What Should You Look for in Right-to-Audit Clauses?
As an auditor, your biggest nightmare is reaching out to a critical vendor only to be told, 'You don't have the contractual right to see that data.' This is why the 'Right-to-Audit' clause is non-negotiable in high-risk contracts. You need to ensure the contract explicitly grants the organization (or a designated third party) the ability to perform audits of the vendor's environment.

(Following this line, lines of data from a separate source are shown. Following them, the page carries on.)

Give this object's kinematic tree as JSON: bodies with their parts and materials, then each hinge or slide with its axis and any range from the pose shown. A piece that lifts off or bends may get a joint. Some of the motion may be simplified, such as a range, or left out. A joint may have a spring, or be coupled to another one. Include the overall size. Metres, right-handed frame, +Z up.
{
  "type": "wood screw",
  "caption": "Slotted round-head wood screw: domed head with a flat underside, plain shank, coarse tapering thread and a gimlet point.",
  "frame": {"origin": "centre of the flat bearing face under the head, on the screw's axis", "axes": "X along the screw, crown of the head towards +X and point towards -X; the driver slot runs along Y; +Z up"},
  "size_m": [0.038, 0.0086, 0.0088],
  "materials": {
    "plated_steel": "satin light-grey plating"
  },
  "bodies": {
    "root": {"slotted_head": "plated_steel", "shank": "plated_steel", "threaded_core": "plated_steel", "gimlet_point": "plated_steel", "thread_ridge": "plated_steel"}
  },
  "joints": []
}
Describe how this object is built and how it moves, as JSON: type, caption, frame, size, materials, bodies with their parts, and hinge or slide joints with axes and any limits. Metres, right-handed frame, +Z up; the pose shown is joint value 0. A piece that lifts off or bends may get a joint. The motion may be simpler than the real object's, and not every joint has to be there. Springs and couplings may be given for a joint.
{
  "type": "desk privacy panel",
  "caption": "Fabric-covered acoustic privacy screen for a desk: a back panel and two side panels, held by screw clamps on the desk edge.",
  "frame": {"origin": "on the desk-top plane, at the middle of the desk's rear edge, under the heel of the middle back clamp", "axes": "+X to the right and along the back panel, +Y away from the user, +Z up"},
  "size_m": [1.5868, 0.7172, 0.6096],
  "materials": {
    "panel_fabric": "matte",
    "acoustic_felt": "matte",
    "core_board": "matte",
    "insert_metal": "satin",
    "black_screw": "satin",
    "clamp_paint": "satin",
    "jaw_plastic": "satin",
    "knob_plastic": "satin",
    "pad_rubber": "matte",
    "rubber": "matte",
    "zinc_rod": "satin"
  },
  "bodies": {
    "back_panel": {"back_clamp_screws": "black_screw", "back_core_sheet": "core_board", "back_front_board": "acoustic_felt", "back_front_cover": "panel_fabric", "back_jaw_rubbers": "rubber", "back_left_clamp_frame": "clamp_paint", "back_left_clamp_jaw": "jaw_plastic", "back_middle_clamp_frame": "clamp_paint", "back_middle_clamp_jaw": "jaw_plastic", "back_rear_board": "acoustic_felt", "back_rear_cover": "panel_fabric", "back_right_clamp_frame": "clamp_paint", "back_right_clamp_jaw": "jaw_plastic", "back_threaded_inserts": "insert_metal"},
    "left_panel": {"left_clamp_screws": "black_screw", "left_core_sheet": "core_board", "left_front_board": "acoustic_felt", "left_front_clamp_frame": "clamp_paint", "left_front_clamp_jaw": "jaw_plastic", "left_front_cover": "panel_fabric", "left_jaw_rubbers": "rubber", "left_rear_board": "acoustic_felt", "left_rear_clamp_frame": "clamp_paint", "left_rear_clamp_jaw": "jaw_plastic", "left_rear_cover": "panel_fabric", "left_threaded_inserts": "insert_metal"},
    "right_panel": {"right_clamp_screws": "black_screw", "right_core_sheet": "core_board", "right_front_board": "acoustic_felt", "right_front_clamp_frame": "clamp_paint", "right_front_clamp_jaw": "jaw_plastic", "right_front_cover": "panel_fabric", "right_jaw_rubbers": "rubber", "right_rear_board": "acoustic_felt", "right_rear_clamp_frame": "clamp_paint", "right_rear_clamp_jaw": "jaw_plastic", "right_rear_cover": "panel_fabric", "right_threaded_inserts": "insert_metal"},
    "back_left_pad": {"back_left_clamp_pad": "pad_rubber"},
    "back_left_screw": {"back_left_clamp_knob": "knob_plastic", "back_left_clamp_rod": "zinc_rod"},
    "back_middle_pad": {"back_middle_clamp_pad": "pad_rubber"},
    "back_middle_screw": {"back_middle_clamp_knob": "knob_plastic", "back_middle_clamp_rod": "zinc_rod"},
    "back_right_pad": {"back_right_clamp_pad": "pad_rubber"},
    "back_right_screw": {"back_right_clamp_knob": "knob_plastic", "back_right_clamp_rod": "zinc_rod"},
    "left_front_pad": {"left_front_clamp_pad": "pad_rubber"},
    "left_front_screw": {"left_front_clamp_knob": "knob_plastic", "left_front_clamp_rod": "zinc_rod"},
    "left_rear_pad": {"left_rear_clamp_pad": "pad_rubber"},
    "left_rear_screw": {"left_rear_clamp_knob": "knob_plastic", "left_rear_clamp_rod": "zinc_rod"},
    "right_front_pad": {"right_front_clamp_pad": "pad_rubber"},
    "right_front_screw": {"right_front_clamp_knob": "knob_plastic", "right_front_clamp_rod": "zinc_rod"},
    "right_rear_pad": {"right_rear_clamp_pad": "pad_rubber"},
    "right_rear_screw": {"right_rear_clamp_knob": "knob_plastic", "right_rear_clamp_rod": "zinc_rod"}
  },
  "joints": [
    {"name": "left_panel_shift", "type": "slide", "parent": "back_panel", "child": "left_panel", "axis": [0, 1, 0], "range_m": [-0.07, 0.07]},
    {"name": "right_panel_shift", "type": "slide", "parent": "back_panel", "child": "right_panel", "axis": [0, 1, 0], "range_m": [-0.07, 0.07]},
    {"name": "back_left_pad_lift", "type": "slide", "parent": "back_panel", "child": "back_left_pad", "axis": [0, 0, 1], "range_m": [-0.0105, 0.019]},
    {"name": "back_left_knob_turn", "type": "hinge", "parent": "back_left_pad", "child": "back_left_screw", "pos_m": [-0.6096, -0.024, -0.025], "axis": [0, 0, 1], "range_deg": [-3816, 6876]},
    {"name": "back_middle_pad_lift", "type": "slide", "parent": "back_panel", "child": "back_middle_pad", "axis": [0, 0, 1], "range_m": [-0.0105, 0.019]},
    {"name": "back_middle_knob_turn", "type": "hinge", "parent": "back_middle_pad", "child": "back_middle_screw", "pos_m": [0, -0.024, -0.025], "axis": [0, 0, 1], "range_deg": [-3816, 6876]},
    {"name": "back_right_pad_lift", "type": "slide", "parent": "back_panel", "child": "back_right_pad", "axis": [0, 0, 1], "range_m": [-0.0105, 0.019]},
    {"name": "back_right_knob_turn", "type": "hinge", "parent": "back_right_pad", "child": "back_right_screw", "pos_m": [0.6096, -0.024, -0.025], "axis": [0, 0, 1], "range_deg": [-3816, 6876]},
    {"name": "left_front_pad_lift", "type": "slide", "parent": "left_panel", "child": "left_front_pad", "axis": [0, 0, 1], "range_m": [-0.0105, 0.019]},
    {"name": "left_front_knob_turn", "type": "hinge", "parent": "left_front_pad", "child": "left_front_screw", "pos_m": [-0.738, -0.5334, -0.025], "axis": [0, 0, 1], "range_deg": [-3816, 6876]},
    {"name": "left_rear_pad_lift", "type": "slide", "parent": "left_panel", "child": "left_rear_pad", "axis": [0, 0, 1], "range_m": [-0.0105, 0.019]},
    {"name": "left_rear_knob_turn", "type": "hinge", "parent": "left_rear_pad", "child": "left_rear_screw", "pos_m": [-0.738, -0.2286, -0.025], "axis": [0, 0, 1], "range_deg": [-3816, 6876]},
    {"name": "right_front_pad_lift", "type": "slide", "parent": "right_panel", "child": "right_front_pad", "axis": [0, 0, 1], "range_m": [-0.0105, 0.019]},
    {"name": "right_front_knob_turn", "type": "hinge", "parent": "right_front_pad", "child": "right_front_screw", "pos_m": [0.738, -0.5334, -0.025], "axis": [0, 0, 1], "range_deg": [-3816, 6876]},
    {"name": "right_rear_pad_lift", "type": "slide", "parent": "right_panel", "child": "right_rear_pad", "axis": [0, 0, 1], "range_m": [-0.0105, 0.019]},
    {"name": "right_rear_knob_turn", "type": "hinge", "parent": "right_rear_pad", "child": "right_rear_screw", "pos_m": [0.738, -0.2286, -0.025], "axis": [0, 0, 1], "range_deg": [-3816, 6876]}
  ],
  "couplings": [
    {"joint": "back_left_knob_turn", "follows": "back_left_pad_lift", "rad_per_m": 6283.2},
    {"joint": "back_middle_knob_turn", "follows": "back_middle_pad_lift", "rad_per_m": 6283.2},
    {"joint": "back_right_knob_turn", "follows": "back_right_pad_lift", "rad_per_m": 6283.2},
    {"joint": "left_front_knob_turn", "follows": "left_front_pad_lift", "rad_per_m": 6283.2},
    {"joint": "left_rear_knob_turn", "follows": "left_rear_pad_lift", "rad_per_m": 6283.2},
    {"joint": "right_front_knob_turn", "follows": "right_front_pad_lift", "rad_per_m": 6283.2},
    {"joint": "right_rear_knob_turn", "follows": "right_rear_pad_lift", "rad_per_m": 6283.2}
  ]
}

When reviewing these clauses, look for specifics. Does it define the frequency of audits? Is there a notification period? Does it specify who bears the cost? In the real world, massive providers like AWS or Azure won't let you walk into their data center, so the clause should allow for the substitution of independent third-party audit reports (like those SOC 2s we mentioned). If the contract is silent on auditing, that's a major finding you should flag immediately.
How Do Vendor Risk Assessment Matrices Improve Audit Efficiency?

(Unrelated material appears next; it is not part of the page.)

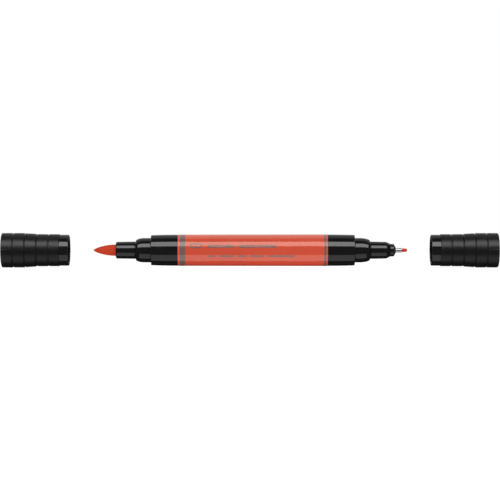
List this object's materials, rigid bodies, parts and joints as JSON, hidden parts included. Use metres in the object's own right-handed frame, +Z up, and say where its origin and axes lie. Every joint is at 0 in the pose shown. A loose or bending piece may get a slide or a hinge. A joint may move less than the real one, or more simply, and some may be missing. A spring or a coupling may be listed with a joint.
{
  "type": "calligraphy marker",
  "caption": "Double-ended calligraphy marker with a soft brush nib, a fine point and two ribbed caps that slide on over them.",
  "frame": {"origin": "on the plane that the caps rest on, under the middle of the row of pen and caps", "axes": "+X along the pen's axis towards the fine nib, +Z up, the printed side faces -Y"},
  "size_m": [0.2034, 0.0144, 0.0141],
  "materials": {
    "barrel_plastic": "glossy moulded",
    "section_plastic": "glossy moulded",
    "grip_plastic": "fine satin texture",
    "cap_body_plastic": "glossy moulded",
    "inner_cap_plastic": "natural, slightly waxy",
    "end_plug_plastic": "satin moulded",
    "nib_housing_plastic": "satin moulded",
    "brush_fibre": "bonded fibre, wet with ink",
    "point_fibre": "ink-stained extruded fibre",
    "sleeve_steel": "drawn tube",
    "wick_fibre": "bonded fibre, wet with ink",
    "reservoir_fibre": "bonded fibre, wet with ink",
    "reservoir_film_plastic": "clear film"
  },
  "bodies": {
    "barrel": {"barrel_tube": "barrel_plastic", "brush_section": "section_plastic", "fine_section": "section_plastic", "brush_nib_holder": "section_plastic", "fine_nib_holder": "section_plastic", "brush_nib": "brush_fibre", "fine_nib_housing": "nib_housing_plastic", "fine_nib_sleeve": "sleeve_steel", "fine_nib_core": "point_fibre", "fine_ink_wick": "wick_fibre", "ink_reservoir": "reservoir_fibre", "reservoir_film": "reservoir_film_plastic"},
    "brush_cap": {"brush_cap_grip": "grip_plastic", "brush_cap_body": "cap_body_plastic", "brush_cap_inner": "inner_cap_plastic", "brush_cap_end_plug": "end_plug_plastic"},
    "fine_cap": {"fine_cap_grip": "grip_plastic", "fine_cap_body": "cap_body_plastic", "fine_cap_inner": "inner_cap_plastic", "fine_cap_end_plug": "end_plug_plastic"}
  },
  "joints": [
    {"name": "brush_cap_slide", "type": "slide", "parent": "barrel", "child": "brush_cap", "axis": [1, 0, 0], "range_m": [0, 0.0333]},
    {"name": "fine_cap_slide", "type": "slide", "parent": "barrel", "child": "fine_cap", "axis": [-1, 0, 0], "range_m": [0, 0.03095]}
  ]
}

You cannot audit every single vendor with the same level of intensity—you simply don't have the man-hours. This is where vendor tiering and risk matrices come into play. By categorizing vendors into High, Medium, and Low risk based on the sensitivity of the data they handle and the criticality of the service they provide, you can allocate your audit resources where they matter most.
For a 'High' tier vendor (e.g., a cloud provider hosting your primary customer database), you should require annual SOC 2 Type II reports, a right-to-audit clause, and quarterly performance reviews. For a 'Low' tier vendor (e.g., a company providing office plants), a simple self-assessment questionnaire might suffice. On the CISA exam, always look for the answer that emphasizes a risk-based approach rather than a one-size-fits-all checklist.
How Do You Effectively Monitor Service Level Agreements (SLAs)?
SLAs are more than just 'uptime' percentages; they are key risk indicators. From an audit perspective, you need to verify that the vendor is actually meeting the agreed-upon performance metrics and that the organization is tracking these metrics accurately. If a vendor promises 99.9% availability but delivers 95%, and no one is tracking it, your monitoring control has failed.
Review the reporting mechanisms: Is the vendor providing automated dashboards, or are they sending a manual PDF once a month that could be manipulated? Look for 'service credits' or penalty clauses in the SLA. These provide financial incentive for the vendor to maintain security and availability. An auditor's job is to sample the SLA reports and compare them against actual system logs to ensure the vendor isn't 'grading their own homework.'
How Can Practice Exams Help You Master CISA Vendor Audit Scenarios?
The CISA exam is notorious for 'most likely' or 'best' answer questions. You might find three answers that are technically correct, but only one is the *best* from an auditor's perspective. This is where rote memorization fails and situational practice takes over. You need to expose yourself to hundreds of different scenarios to develop that 'auditor's intuition.'
At Cert Sensei, we've built our platform to bridge this gap. We offer 1,000 expert-curated CISA practice questions that mirror the actual exam's complexity. Instead of just telling you that you're wrong, we provide detailed expert reasoning for every answer, explaining the 'why' behind the correct choice. Plus, our domain-level analytics show you exactly where you're struggling—whether it's third-party risk or governance—so you can stop wasting time on what you already know and crush the sections that are holding you back.
❓ Frequently Asked Questions
Can I rely solely on a SOC 2 Type I report for a critical vendor?
No. A Type I report only confirms that controls were designed correctly at a single point in time. For critical vendors, you must obtain a Type II report, which proves the controls operated effectively over a period of time (usually 6+ months).
What is the first step an auditor should take when a vendor refuses an audit?
The auditor should first review the contract to verify if a 'Right-to-Audit' clause exists. If it does, the issue is a contractual breach; if it doesn't, it is a risk management gap that must be reported to management for risk acceptance or mitigation.
How does 'concentration risk' apply to third-party risk management?
Concentration risk occurs when an organization relies too heavily on a single vendor or a single geographic region for critical services. If that one vendor fails, the organization suffers a total outage, making diversification a key audit recommendation.